Sec. 13. An eligible business shall file a monthly report with the lieutenant governor stating the following information:
        (1) The amount of Illinois Basin coal, if any, purchased during the previous month for use in a new energy generating or coal gasification facility.
        (2) The amount of any fuel produced by a coal gasification facility and purchased by the eligible business during the previous month.
        (3) Any other information the lieutenant governor may reasonably require.
As added by P.L.159-2002, SEC.6. Amended by P.L.1-2006, SEC.151; P.L.175-2007, SEC.20.

IC 8-1-8.8-14
Annual study of using renewable energy resources
    
Sec. 14. The group shall conduct an annual study on the use,

availability, and economics of using renewable energy resources in Indiana. Each year, the group shall submit a report on the study to the commission for inclusion in the commission's annual report to the regulatory flexibility committee described in IC 8-1-2.5-9 and IC 8-1-2.6-4. The report must include suggestions from the group to encourage the development and use of renewable energy resources and technologies appropriate for use in Indiana.
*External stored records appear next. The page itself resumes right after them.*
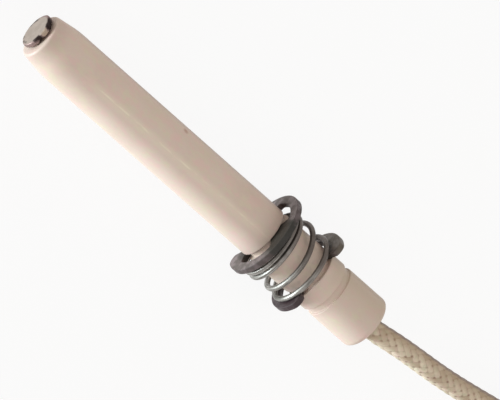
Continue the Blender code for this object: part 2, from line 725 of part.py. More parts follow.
def build():
    clear_scene()
    materials = make_materials()
    # The axis empty's Z axis points to the tip and its X axis points down.
    axis = make_empty("electrode_axis", (0, 0, AXIS_HEIGHT), None, (0, math.pi / 2, 0))
    make_ceramic(materials["ceramic"], axis)
    make_disc(materials["disc"], axis)
    rod_top = along(-DISC_STAND_OFF) - DISC_THICKNESS - GAP
    rod("electrode_rod", ROD_RADIUS, rod_top, along(ROD_REAR), 0.1 * MM, materials["disc"], axis)
    make_clip("front_clip", FRONT_GROOVE, FRONT_CLIP_TURN, materials["clip"], axis)
    make_clip("rear_clip", REAR_GROOVE, REAR_CLIP_TURN, materials["clip"], axis)
    slide = make_empty("spring_slide", (0, 0, along(SPRING_TABLE[0][1] * MM)), axis)
    make_spring(materials["zinc"], slide)
    make_lead_in_socket(materials, axis)
    make_cable("cable_run", RUN_ROUTE, materials["braid"])
    make_hank(materials["braid"])
    make_tie(materials["nylon"])
    make_cable("cable_tail", TAIL_ROUTE, materials["braid"])
    make_terminal(materials)
    make_terminal_end(materials)


build()
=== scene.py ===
"""The looks of a gas burner's ignition electrode: ceramic rod, spark disc, E-clips, spring and lead."""

import math

import bmesh
import bpy
import numpy as np
from mathutils import Matrix, Vector


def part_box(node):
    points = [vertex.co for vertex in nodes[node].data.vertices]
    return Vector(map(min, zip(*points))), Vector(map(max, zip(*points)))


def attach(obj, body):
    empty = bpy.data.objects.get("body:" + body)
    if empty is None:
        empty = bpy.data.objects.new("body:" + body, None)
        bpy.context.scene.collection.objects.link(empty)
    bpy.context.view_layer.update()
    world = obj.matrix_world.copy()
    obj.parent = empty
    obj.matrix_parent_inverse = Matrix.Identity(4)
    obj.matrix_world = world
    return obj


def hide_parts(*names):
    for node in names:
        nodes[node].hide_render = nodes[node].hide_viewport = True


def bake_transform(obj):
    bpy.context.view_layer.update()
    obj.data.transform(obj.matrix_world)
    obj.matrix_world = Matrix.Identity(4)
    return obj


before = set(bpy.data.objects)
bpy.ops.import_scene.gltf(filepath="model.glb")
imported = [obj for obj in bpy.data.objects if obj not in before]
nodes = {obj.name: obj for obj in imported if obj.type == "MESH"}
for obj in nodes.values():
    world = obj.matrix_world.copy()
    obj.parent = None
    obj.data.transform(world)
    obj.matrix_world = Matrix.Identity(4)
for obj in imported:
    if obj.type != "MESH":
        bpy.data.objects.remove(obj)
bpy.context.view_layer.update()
scene = bpy.context.scene
scene.view_settings.view_transform = "Standard"

MM = 0.001
rod_low, rod_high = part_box("ceramic_insulator")
tip_x, rear_x = rod_high.x, rod_low.x
axis_z = (rod_low.z + rod_high.z) / 2

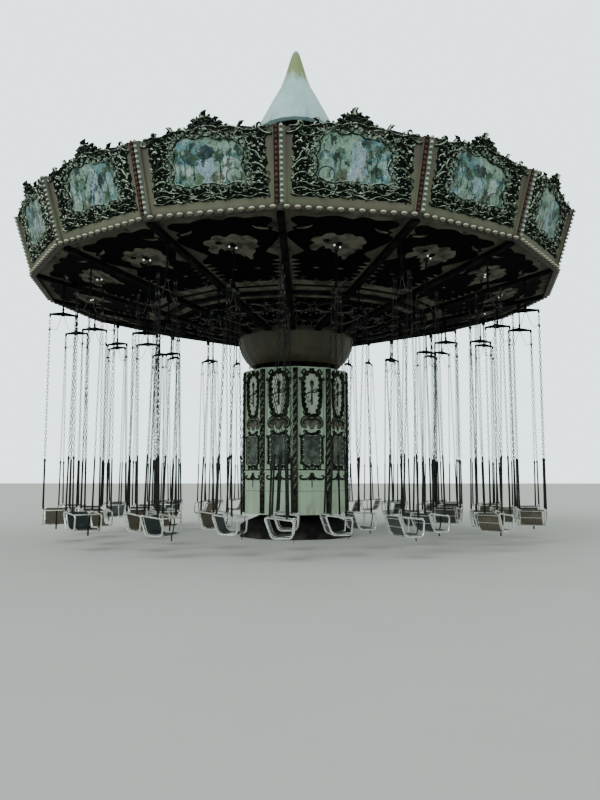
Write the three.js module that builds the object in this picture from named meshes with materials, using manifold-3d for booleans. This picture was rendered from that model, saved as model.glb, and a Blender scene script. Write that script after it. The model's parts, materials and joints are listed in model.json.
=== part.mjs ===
// Chair swing ride: a sixteen-sided crown with painted boards turns on a ten-sided column,
// and three rows of chairs hang from it on chains.
// Millimetres, +Z up. The origin is on the ground, on the axis of the column.
// Azimuth 0 points along -Y, at one corner of the crown, and grows towards +X.
// The crown turns from -Y towards +X, and that is the way the chairs face.

import * as THREE from "three";
import { mergeVertices } from "three/addons/utils/BufferGeometryUtils.js";
import Module from "manifold-3d";

const wasm = await Module();
wasm.setup();

// Driving dimensions

const GAP = 0.3; // clearance between pieces that touch
const SIDES = 16; // boards, arms and bays of the crown
const BAY = (2 * Math.PI) / SIDES;

// The crown's boards, by the radius of their corners
const RIM_R = 6200;
const RIM_Z = 5920;
const BOARD_TOP_R = 6570;
const BOARD_TOP_Z = 7130;
const BOARD_THICK = 48;
const CREST_RISE = 320;
const CORNER_STRIP_WIDE = 210;
const CORNER_STRIP_DEEP = 60;

// The ceiling under the crown, an inverted shallow cone
const CEILING_SLOPE = 0.2253;
const CEILING_THICK = 30;
const ARM_WIDE = 130;
const ARM_DEEP = 90;
const ARM_END_R = 6090;
const MID_RING_R = 3150;

// The bowl under the middle of the ceiling
const BOWL_TOP_R = 1430;
const BOWL_TOP_Z = 4870;
const BOWL_FOOT_R = 1100;
const BOWL_FOOT_Z = 4110;

// The roof and the pointed cap over it
const ROOF_TOP_R = 940;
const ROOF_TOP_Z = 9700;
const ROOF_THICK = 30;
const MAST_R = 800;
const CAP_RIM_R = 1010;
const CAP_RIM_Z = 10160;
const CAP_TIP_Z = 12450;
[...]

In formulating the suggestions, the group shall evaluate potential renewable energy generation opportunities from biomass and algae production systems.
As added by P.L.159-2002, SEC.6. Amended by P.L.71-2009, SEC.2.

IC 8-1-8.8-15
Commission's power to review approved projects
    
Sec. 15. The commission may review any project approved under this chapter to determine that the project continues to comply with the commission's order initially approving incentives under this chapter. The commission may revoke any incentive approved in the order if the commission finds that the project no longer complies with the provisions of the order concerning the incentive.